Negli ultimi vent’anni la debolezza degli amministratori della Magnifica ha portato i Vicini a perdere passione. L’ente oggi rivendica solo poteri: autogestione del bosco senza interferenze di controlli da parte della Provincia e autogestione assoluta della caccia e della pesca. E si trova a gestire una sua segheria travolta da un deficit irrecuperabile. Nonostante vi si apporti legname di qualità proveniente dai boschi di proprietà pagato il 25% in meno del prezzo di mercato, il debito cresce, mentre i residenti non godono di alcun vantaggio nel comprare tavolame dalla loro segheria. E nei boschi si notano squarci sempre più vasti provocati da una gestione selviculturale discutibile, ritornata ai tagli “a fratta”, tipici della cultura austriaca, tagli che ben poco hanno a che spartire con la selvicoltura naturalistica.

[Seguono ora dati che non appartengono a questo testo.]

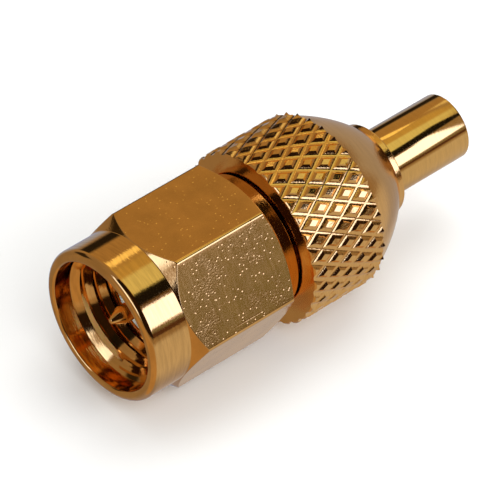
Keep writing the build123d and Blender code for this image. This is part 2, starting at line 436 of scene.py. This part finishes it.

Eppure l’ente investe molto nel territorio: recupera malghe strategiche e le fa gestire possibilmente ai locali, recupera spazi di pascolo e quindi di paesaggio, riconverte boschi giovani, cura minuziosamente la vasta articolazione di strade forestali. Ed è stato capofila nella gestione del piano di gestione della rete delle aree protette che ha coinvolto ben otto comuni, da Moena a Varena. Ma allora perché il distacco con i suoi vicini continua ad aumentare?

Probabilmente perché amministrata da consiglieri privi di credibilità, gettati nella mischia perché non trovavano più spazio nei comuni, che portano all’interno dell’ente presenze politiche che fanno riferimento o all’UPT gestita in valle dall’assessore provinciale Mauro Gilmozzi e dal consigliere Degodenz (il suo candidato nella regola di Tesero è uscito sonoramente battuto) o del PATT; amministratori incapaci di offrire un disegno di lungo periodo nel recupero di immagine e di efficienza dell’ente. I consiglieri eletti sembra abbiano trovato una via d’uscita a questa crisi con un’azione non riuscita nella precedente legislatura: rifare lo Statuto ridimensionando il ruolo dei consiglieri, accentrando i poteri nell’esecutivo (il consiglio dei Regolani), e aumentando fino ai 40 anni l’obbligo di residenza per diventare vicini (oggi è di 20).

Il nuovo scario Giacomo Boninsegna

E dove risparmiare? L’idea del nuovo scario (Giacomo Boninsegna, politico protagonista in valle dal 1974, prima come sindaco di Predazzo, poi come presidente di un logoro Comprensorio, poi presidente della Regola feudale di Predazzo e vicescario della Magnifica, un uomo che non si logora mai) accompagna nella cultura e nei fatti le presunte riforme di Renzi, chiaramente basate sulla restaurazione. Disdice il contratto degli operai forestali stagionali privandolo delle parti accessorie del salario, riduce le assunzioni, diminuisce drasticamente la manutenzione delle foreste: viabilità e interventi selvicolturali.

Niente di nuovo sotto il sole: quando le cose non funzionano e non le si sanno fare funzionare, si riducono i margini di democrazia, della partecipazione, e ci si accanisce sui prestatori d’opera, i lavoratori. Come accade nel resto d’Italia.